Trump insists that automakers are already making plans to open new US auto plants.
“We’re going to have growth in the auto industry like nobody’s ever seen — plants are opening up all over the place,” he said in his recent address to Congress.
“A lot of companies are going to be in great shape because they’ve already built their plants, but their plants are under utilized,” he said Wednesday. “So they’ll be able to expand them inexpensively and quickly. But others will come into our country and build and they’re already looking for sites. There’s tremendous action.”
“We’re already setting records for new plants,” he said. “The tally, just within a period of a few weeks is very large. I think our automobile business will flourish like it’s never done before.”
One plant that Trump heralded during his recent address to Congress, as well as in remarks Wednesday, is a new Honda plant in Indiana, which he said will be among the biggest anywhere. He said on Wednesday that Honda had started construction, but Honda confirmed hours later that it had not announced any such plans.

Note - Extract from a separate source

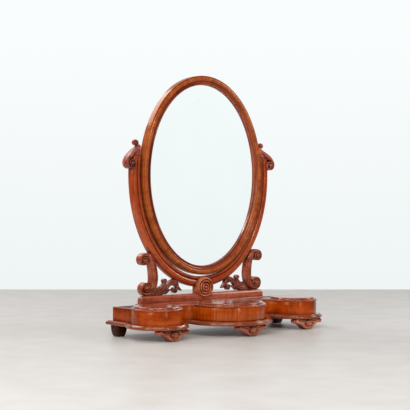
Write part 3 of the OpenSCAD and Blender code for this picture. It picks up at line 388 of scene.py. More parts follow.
# %% Bare pine
def bare_pine(name, along=(0, 0, 0), shade=1.0):
    """Unpolished softwood, whose map is turned to lay the grain along the board."""
    mat, tree, maps = new_material(name)
    laid = add(tree, "ShaderNodeMapping", Vector=maps["Object"], Rotation=along).outputs[0]
    year = noise(tree, stretched(tree, laid, 3.0, 60.0), 1.6, 3.0)
    woods = ((0.32, (200, 146, 94)), (0.52, (212, 162, 108)), (0.74, (222, 176, 124)))
    wood = ramp(tree, year, *[(place, srgb(*[c * shade for c in colour])) for place, colour in woods])
    age = noise(tree, maps["Object"], 8.0, 5.0)
    dusty = ramp(tree, age, (0.35, (0.84, 0.75, 0.66, 1)), (0.65, CLEAR))
    surface(mat, Base_Color=multiplied(tree, 0.6, wood, dusty),
            Roughness=ramp(tree, year, (0.3, grey(0.55)), (0.7, grey(0.75))),
            Normal=relief(tree, year, 0.3, 0.0005))
    return mat


pine = bare_pine("drawer_pine")
pine_deep = bare_pine("drawer_side_pine", along=(0, 0, math.pi / 2))
pine_back = bare_pine("backboard_pine", along=(0, math.pi / 2, 0), shade=0.86)

# %% [markdown]
# ## Brass and silvered glass
# The hinges, pins and screws are brass that was never polished again, so one noise gives
# it its colour, its dullness and its pits. The plate is almost a perfect mirror, and any
# bump would spoil it: faint clouds and a few specks in the silver are all that age it.


# %% Brass and silvered glass
def worn_brass():
    """Old brass: brown and dull in spots, and bright where it is rubbed."""
    mat, tree, maps = new_material("worn_brass")
    spots = noise(tree, maps["Object"], 130.0, 6.0)
    metal = ramp(tree, spots, (0.36, srgb(112, 82, 40)), (0.5, srgb(182, 144, 74)),
                 (0.7, srgb(212, 178, 108)))
    surface(mat, Base_Color=metal, Metallic=1.0,
            Roughness=ramp(tree, spots, (0.36, grey(0.55)), (0.6, grey(0.26))),
            Normal=relief(tree, spots, 0.15, 0.0003))
    return mat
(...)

Most auto and parts plants now under construction are partly funded with federal assistance from the Inflation Reduction Act, the green energy bill passed during the Biden administration. They plan to build electric vehicles and the batteries needed to power them. But Trump has said he wants to see that government program rolled back.
What’s clear is that automakers would have significantly less cash to build any new facilities should tariffs upend the industry.
“Let’s be real honest: Long term, a 25% tariff across the Mexico and Canada borders would blow a hole in the US industry that we’ve never seen,” Ford’s Farley said in his recent comments to investors.